Aside from the script, the easiest thing to pick on is the subplot with Sofia Boutella, which is unbelievably stupid. She plays a green French agent who Broughton ends up having a fling with - it's clearly meant as a spin on the old Bond trope of our hero/ine bedding an exotic femme who may be a bad 'un.

It ends up being an excuse for Leitch to pan his camera up and down their entwined bodies. It is compounded by the resolution of this plot line - Boutella is strangled to death while attired in her underwear FOR NO REASON WHATSOEVER. It's so staged and fetishised that you can't help but feel uncomfortable.

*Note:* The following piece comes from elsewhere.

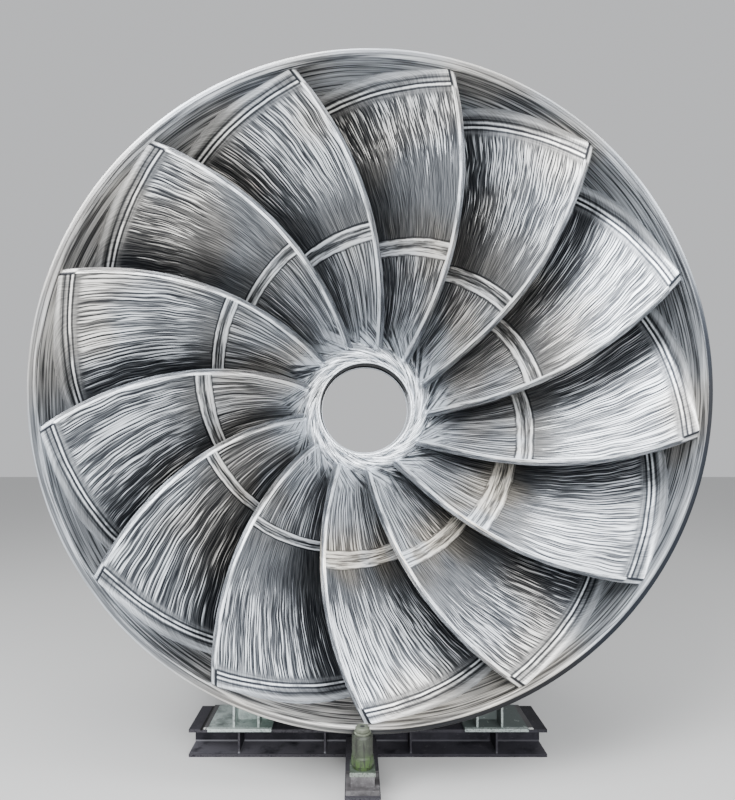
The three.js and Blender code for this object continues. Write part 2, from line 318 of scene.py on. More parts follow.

It's a real bummer for a movie to push itself as breaking into a macho genre, and then still follow the same tired tropes. Boutella has been one of my favourite new actors, and to see her play such an archaic, throwaway character like this really bums me out. 

Ultimately, Atomic Blonde  is less than the sum of its parts. Here's hoping Theron, MacAvoy and Boutella get some better action vehicles - they are too good to be wasted on half-formed nonsense like this.

The Big Sick
I am a huge fan of the podcast How Did This Get Made? Looking at the credits to this movie, it felt like a list of guests who have been on the show. I had heard great things about this, so on these two disparate impulses, I put it on my list of things to ramble about.

Based on the bizarre true story of Kumail Nanjiani and Emily Gordon's relationship, from initial break-up through reconciliation following her induced coma (due to a mystery illness). Throw in his career as a stand up comedian, his relationship with Emily's (played by Zoe Kazan) parents (Ray Romano and Holly Hunter), and his relationship with his own conservative family, and you wind up with The Big Sick.
While I was familiar with Nanjiani and Gordon from their work in other mediums, nothing prepared me for this. I also don't think I can say anything that has not already been said. It's a really great movie that deserves all the plaudits it's been getting.

If you are going to check out one movie this weekend, make it this one.